Hi
Thanks for your reply. Here's the entire question verbatim.
The file Data.csv contains time series of daily prices {Sk(ti)} for 10 firms and 501 days. The prices satisfy the model:
dSk =sum(j=1 to r) akjdWj k=1,2,…,10
where Wj(t) are independent brownian motions. The number r is unknown a priori.
Using Principal Component Analysis determine r and estimate the coefficients {akj}.
I think t_i refers to the 501 days of the data.
Thanks
Here are some thoughts that may or may not be helpful.
I assume that what you have in file Data.csv is a table with 501 rows and 10 columns. The 10 columns are prices for the 10 companies and the 501 rows are their daily prices which vary from day to day. For example, S_k(t_i) would be the price of the k-th company on the i-th day. So define a (501x10) prince matrix S=[S_ik] where S_ik=S_k(t_i), i is the row index (i=1,2,...,501) and k is the column index (k=1,2,...,10).
I suggest the following procedure for solving the problem:
(1) Create a (500x10) price change matrix D by taking the first difference in rows of S, that is, D_ik = S_(i+1)k – S_ik. Notice that D will only have 500 rows as opposed to S which has 501 for the obvious reason.
(2) Average all rows of D and subtract the computed average from each row. This means that each of the 10 columns of the resulting matrix would have zero mean. For simplicity, I will still call this mean-corrected matrix D.
(3) Compute the 10x10 symmetric matrix D^T*D where D^T means the transpose of D.
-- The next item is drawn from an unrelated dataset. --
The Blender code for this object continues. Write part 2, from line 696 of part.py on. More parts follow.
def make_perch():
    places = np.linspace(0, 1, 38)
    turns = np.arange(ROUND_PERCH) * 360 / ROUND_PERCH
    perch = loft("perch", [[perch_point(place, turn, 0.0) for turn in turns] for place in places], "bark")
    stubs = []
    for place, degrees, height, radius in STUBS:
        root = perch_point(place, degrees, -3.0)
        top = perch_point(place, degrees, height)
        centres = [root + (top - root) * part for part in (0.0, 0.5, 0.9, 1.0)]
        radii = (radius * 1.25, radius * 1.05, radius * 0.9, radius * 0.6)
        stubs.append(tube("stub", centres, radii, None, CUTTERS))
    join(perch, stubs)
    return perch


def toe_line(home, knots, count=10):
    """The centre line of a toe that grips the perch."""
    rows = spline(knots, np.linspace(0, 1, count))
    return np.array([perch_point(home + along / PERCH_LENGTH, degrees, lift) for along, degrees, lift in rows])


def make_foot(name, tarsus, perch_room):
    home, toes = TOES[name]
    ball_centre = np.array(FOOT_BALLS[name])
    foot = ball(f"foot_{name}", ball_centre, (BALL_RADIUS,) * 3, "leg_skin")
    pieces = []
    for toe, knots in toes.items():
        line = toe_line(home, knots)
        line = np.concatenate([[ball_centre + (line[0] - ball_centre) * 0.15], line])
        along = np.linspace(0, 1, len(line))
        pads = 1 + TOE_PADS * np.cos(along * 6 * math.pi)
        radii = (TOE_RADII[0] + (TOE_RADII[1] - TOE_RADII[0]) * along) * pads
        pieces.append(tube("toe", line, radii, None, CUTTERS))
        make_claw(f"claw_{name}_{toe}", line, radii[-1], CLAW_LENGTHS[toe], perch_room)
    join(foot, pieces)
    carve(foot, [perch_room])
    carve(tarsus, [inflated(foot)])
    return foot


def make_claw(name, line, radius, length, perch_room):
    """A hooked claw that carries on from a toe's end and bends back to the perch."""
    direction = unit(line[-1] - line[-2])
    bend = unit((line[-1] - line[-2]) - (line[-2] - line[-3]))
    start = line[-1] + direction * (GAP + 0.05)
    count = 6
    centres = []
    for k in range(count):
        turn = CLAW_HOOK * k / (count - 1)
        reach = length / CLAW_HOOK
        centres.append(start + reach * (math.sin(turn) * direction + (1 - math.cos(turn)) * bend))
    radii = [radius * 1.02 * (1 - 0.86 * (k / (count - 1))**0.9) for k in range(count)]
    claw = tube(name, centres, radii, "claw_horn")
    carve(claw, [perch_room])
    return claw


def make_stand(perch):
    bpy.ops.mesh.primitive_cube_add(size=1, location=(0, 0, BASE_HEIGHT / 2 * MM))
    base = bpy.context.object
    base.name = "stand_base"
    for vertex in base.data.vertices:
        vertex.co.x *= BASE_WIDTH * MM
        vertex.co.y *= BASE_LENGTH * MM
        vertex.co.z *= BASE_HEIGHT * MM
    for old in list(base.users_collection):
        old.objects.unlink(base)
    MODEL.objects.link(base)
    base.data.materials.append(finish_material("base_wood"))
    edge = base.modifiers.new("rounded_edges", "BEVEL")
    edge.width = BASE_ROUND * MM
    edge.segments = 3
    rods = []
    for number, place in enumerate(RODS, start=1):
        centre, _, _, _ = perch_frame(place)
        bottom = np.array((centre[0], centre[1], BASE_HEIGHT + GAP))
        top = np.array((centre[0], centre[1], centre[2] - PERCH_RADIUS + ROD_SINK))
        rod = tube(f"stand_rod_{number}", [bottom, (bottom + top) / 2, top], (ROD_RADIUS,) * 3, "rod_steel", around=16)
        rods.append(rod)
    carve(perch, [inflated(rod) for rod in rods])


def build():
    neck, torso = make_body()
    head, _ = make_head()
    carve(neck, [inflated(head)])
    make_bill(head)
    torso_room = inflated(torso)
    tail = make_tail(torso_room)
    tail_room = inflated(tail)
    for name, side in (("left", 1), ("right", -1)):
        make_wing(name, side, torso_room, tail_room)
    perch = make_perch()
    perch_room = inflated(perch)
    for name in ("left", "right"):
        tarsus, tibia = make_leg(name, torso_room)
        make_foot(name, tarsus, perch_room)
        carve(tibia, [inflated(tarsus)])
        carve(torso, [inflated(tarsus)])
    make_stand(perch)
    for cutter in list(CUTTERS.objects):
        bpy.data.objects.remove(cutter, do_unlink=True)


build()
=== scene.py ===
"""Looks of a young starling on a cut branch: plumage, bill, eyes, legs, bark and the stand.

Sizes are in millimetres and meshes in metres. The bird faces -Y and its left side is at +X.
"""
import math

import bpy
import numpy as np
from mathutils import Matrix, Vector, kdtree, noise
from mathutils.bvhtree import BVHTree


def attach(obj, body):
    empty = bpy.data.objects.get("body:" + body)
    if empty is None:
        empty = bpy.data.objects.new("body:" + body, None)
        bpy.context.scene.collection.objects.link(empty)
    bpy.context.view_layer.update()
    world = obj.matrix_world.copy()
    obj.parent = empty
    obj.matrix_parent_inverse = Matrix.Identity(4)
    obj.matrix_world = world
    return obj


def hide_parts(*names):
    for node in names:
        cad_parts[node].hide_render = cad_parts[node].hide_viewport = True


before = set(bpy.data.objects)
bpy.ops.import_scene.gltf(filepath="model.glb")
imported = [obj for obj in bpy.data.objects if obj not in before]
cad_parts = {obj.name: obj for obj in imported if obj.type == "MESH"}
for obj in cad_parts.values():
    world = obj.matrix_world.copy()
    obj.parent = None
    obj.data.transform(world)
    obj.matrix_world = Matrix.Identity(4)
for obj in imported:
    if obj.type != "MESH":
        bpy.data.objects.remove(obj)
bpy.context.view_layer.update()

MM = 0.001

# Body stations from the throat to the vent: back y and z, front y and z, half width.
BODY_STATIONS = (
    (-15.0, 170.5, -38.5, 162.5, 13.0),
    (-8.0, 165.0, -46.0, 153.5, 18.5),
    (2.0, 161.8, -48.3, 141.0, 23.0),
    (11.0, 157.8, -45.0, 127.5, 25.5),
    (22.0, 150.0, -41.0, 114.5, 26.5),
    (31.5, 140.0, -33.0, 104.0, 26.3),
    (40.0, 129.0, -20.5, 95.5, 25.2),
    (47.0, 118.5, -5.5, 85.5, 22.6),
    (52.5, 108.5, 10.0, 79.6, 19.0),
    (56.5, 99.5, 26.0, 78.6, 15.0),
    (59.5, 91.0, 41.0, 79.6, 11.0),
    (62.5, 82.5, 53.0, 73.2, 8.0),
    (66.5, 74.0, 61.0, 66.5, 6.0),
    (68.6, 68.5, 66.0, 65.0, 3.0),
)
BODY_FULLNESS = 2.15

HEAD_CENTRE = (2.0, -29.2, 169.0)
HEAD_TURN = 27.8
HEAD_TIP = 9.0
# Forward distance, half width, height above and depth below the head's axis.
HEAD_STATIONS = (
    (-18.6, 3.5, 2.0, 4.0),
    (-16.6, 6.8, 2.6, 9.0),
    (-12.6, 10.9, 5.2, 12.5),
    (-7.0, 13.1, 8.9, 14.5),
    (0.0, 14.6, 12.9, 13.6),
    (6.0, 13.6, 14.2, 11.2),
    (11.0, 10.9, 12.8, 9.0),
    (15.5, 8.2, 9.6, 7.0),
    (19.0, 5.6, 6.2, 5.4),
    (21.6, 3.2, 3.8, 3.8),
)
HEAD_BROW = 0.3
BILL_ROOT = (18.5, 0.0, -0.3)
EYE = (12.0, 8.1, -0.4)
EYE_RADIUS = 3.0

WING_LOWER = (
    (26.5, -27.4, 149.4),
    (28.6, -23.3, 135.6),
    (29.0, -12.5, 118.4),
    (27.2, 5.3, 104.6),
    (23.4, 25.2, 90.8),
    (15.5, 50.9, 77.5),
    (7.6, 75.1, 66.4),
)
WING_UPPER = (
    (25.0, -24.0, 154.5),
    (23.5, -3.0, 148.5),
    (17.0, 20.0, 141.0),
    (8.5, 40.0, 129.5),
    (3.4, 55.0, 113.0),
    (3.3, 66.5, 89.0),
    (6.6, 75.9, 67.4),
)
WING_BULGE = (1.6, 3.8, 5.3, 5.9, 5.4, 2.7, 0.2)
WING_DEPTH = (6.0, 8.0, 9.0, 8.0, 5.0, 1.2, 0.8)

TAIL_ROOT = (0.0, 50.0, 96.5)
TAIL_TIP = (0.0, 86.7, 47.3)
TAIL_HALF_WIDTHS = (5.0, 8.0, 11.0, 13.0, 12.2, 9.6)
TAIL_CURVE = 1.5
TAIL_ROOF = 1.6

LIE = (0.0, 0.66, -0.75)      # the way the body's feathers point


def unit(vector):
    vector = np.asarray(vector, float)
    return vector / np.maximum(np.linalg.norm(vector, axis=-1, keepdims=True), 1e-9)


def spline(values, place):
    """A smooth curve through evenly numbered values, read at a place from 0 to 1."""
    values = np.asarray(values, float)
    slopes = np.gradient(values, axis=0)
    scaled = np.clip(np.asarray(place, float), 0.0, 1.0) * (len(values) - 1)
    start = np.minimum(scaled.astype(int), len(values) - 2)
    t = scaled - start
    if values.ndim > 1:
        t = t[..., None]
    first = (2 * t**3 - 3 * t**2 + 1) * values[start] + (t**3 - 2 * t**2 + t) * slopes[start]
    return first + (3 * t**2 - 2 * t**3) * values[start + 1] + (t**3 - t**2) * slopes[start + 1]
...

(4) Do a PCA in D^T*D to obtain: D^T*D = U L U^T. Note that the 10[SUP]th[/SUP] element of the diagonal matrix L will be zero. This is because you mean-correct the D matrix in step 2 thus reducing the rank of D^T*D from 10 to 9.
(5) So, let’s call the first nine columns of matrix U as: U_j where j=1,2,…,9 and the non-zero diagonal elements of L as L_j (j=1,…,9). I believe that the solution to your problem would be: a_kj = Lj*U_jk , where U_jk is the kth element of U_j, when you think of it as U_j = [U_j1 Uj2 … U_j,10]^T.
(6) Finally, while the maximum r that you can have is 9. In whatever context this problem may have risen, they may have discussed a model order selection method. You can use that method to find an optimum order r<9, or just take r=9. By the way, if such model selection technique has been discussed, I would be interested in knowing it.
Hope this helps, my 2 cents.